## WHAT THIS TASK INVOLVES
From the listing below, copy only the lines running from the line that contains "Write the three.js" to the line that contains "const THUMB_FORK = 0.47;", both included.

## GIVEN DATA

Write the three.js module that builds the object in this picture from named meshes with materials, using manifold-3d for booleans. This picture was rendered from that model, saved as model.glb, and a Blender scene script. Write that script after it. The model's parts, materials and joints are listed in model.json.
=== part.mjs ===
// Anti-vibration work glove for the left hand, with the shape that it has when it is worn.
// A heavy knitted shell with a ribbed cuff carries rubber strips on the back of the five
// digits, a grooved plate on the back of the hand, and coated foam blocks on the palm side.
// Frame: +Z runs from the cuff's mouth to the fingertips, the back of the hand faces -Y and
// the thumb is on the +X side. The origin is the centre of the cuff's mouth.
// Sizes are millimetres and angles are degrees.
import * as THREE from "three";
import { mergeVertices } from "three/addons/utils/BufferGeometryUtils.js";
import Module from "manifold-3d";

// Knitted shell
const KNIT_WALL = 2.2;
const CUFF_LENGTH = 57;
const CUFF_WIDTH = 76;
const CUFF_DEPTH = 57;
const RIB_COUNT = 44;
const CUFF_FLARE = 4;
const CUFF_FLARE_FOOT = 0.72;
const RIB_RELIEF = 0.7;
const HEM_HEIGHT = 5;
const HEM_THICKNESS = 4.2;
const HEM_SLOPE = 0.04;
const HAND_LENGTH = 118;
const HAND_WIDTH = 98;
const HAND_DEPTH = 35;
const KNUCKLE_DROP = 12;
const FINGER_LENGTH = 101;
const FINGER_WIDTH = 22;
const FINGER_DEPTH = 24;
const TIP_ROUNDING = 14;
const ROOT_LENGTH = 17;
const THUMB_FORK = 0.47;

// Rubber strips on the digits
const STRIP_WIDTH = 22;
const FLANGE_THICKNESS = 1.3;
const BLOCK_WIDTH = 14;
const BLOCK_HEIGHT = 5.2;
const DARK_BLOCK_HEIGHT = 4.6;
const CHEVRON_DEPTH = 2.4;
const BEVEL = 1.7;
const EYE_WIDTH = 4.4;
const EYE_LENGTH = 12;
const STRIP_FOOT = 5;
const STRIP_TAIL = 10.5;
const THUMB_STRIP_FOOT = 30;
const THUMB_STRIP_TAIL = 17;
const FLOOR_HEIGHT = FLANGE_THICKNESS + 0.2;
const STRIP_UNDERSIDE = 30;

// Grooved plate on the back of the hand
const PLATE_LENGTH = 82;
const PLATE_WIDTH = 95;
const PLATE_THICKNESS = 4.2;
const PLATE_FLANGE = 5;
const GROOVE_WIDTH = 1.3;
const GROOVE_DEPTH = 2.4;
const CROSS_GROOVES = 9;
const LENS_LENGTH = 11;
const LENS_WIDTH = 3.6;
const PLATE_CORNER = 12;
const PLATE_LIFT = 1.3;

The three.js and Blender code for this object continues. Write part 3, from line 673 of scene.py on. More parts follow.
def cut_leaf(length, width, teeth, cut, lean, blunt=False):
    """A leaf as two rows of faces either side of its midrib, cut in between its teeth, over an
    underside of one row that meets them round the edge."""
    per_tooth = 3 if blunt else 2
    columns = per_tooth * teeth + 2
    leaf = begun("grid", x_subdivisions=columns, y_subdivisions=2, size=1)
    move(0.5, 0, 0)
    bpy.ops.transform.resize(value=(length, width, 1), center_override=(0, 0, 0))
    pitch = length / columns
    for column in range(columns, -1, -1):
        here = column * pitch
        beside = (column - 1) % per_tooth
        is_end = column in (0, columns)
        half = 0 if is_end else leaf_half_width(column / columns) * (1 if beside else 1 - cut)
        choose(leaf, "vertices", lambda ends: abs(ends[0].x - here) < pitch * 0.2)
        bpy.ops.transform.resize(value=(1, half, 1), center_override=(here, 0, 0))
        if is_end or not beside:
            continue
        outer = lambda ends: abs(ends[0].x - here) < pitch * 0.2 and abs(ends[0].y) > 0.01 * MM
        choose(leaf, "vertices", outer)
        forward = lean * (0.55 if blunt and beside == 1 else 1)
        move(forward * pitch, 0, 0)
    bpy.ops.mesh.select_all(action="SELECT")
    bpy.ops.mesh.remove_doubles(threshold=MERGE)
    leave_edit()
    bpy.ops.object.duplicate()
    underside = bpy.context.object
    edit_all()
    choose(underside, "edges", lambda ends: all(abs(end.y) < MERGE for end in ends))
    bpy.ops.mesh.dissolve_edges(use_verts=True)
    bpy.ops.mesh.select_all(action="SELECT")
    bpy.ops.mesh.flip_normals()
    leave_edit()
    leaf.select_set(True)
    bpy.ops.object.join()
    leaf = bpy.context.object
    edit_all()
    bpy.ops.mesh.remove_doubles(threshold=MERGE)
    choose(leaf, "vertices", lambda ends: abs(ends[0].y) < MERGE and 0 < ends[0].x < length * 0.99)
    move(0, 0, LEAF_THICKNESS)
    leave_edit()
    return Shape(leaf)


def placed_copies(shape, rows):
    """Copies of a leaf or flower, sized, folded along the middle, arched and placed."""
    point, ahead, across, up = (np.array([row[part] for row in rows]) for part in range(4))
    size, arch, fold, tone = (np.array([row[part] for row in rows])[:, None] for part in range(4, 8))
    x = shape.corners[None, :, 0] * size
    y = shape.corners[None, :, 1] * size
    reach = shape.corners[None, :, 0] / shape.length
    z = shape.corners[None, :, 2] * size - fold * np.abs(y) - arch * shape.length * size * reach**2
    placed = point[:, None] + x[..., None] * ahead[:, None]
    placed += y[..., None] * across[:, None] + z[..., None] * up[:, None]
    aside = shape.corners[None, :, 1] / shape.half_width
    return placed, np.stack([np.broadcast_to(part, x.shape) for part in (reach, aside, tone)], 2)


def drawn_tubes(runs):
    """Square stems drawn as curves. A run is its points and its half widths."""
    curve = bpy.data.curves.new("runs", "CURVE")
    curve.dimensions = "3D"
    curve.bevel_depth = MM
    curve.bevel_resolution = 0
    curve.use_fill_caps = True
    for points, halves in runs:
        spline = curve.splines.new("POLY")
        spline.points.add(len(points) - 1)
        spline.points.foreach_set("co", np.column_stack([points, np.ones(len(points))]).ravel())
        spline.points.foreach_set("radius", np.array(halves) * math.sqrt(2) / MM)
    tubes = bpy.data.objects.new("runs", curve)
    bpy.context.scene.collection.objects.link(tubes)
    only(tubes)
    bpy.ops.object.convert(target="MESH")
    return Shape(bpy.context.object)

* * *

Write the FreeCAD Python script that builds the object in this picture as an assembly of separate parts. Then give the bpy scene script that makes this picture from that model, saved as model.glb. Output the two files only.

## EXERCISE OUTPUT
Write the three.js module that builds the object in this picture from named meshes with materials, using manifold-3d for booleans. This picture was rendered from that model, saved as model.glb, and a Blender scene script. Write that script after it. The model's parts, materials and joints are listed in model.json.
=== part.mjs ===
// Anti-vibration work glove for the left hand, with the shape that it has when it is worn.
// A heavy knitted shell with a ribbed cuff carries rubber strips on the back of the five
// digits, a grooved plate on the back of the hand, and coated foam blocks on the palm side.
// Frame: +Z runs from the cuff's mouth to the fingertips, the back of the hand faces -Y and
// the thumb is on the +X side. The origin is the centre of the cuff's mouth.
// Sizes are millimetres and angles are degrees.
import * as THREE from "three";
import { mergeVertices } from "three/addons/utils/BufferGeometryUtils.js";
import Module from "manifold-3d";

// Knitted shell
const KNIT_WALL = 2.2;
const CUFF_LENGTH = 57;
const CUFF_WIDTH = 76;
const CUFF_DEPTH = 57;
const RIB_COUNT = 44;
const CUFF_FLARE = 4;
const CUFF_FLARE_FOOT = 0.72;
const RIB_RELIEF = 0.7;
const HEM_HEIGHT = 5;
const HEM_THICKNESS = 4.2;
const HEM_SLOPE = 0.04;
const HAND_LENGTH = 118;
const HAND_WIDTH = 98;
const HAND_DEPTH = 35;
const KNUCKLE_DROP = 12;
const FINGER_LENGTH = 101;
const FINGER_WIDTH = 22;
const FINGER_DEPTH = 24;
const TIP_ROUNDING = 14;
const ROOT_LENGTH = 17;
const THUMB_FORK = 0.47;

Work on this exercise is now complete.